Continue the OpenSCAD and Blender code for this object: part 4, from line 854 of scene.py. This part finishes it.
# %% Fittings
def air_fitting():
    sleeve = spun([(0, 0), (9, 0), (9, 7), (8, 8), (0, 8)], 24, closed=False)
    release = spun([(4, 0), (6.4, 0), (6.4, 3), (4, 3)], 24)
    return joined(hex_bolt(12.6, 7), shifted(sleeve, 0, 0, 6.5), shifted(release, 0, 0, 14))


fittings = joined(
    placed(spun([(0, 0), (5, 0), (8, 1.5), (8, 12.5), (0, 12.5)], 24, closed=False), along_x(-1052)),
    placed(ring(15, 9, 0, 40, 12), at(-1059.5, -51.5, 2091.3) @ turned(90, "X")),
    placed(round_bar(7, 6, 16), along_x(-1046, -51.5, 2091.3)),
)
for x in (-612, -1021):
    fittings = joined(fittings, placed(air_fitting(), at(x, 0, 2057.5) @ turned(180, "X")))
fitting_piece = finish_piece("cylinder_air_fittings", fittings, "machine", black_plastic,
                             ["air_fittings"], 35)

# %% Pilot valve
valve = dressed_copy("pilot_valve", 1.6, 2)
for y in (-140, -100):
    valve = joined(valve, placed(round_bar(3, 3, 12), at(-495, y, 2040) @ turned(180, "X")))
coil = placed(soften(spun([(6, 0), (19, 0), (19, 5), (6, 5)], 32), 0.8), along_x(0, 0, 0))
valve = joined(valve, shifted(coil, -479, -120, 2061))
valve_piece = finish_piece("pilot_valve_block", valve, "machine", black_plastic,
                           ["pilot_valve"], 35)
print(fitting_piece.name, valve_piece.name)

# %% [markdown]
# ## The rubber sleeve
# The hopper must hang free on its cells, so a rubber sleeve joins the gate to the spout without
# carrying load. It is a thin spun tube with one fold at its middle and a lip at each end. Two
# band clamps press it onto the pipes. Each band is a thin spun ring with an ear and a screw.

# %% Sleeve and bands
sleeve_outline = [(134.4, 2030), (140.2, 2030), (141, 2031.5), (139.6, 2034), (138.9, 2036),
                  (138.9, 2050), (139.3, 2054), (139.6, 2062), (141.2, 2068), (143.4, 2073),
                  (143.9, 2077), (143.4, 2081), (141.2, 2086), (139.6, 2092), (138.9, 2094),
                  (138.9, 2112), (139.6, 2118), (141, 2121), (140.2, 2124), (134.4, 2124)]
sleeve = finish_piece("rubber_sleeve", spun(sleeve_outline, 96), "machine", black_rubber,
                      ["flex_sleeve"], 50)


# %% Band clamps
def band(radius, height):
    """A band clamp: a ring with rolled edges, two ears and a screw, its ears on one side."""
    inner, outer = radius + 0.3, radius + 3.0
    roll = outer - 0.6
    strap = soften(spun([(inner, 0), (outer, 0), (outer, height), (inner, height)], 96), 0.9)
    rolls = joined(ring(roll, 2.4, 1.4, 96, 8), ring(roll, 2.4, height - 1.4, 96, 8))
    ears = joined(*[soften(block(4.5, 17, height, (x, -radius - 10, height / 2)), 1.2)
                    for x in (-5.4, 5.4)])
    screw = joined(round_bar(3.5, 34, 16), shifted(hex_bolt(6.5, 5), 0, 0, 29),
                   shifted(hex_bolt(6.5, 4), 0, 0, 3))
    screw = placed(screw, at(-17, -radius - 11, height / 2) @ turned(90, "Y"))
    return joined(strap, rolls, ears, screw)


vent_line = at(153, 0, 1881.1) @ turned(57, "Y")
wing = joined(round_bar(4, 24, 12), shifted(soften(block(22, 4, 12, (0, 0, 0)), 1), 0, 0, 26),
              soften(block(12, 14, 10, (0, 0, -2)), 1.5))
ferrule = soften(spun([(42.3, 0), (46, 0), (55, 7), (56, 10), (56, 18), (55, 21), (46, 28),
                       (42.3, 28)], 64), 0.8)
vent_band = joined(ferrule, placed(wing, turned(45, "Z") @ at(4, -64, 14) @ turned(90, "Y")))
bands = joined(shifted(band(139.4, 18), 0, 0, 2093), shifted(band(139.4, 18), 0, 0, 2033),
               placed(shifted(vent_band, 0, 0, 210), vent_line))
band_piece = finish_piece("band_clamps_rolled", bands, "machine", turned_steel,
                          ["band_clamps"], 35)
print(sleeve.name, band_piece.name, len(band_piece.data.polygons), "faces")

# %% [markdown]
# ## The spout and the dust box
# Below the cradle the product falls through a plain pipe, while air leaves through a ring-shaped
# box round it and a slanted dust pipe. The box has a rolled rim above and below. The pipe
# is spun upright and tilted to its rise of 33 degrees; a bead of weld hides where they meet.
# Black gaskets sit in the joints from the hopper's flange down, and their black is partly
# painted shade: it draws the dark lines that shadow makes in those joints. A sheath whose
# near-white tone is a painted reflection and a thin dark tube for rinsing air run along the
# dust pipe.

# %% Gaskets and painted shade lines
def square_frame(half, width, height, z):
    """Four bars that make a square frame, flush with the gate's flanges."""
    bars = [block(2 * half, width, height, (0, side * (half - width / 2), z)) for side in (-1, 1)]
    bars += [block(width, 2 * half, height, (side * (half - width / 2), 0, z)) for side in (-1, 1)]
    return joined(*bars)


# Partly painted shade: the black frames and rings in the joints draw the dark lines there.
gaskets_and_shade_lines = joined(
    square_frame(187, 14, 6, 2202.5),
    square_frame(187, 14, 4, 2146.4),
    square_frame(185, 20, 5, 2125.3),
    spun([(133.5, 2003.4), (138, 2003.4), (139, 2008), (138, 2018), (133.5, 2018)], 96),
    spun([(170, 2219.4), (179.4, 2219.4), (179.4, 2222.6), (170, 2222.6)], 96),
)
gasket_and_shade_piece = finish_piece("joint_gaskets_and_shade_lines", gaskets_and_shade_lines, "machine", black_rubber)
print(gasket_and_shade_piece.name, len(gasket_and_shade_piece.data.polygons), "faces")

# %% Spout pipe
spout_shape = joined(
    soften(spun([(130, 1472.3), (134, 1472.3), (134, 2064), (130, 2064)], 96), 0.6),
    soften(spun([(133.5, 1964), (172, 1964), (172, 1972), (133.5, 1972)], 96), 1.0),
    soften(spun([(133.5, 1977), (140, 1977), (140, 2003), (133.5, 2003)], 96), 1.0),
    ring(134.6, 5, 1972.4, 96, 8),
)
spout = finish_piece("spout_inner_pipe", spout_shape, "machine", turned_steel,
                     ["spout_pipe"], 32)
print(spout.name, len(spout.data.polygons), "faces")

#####

| Goal |
Pull every line containing the word "from" out of the material.

| Right answer |
Continue the OpenSCAD and Blender code for this object: part 4, from line 854 of scene.py. This part finishes it.
# Black gaskets sit in the joints from the hopper's flange down, and their black is partly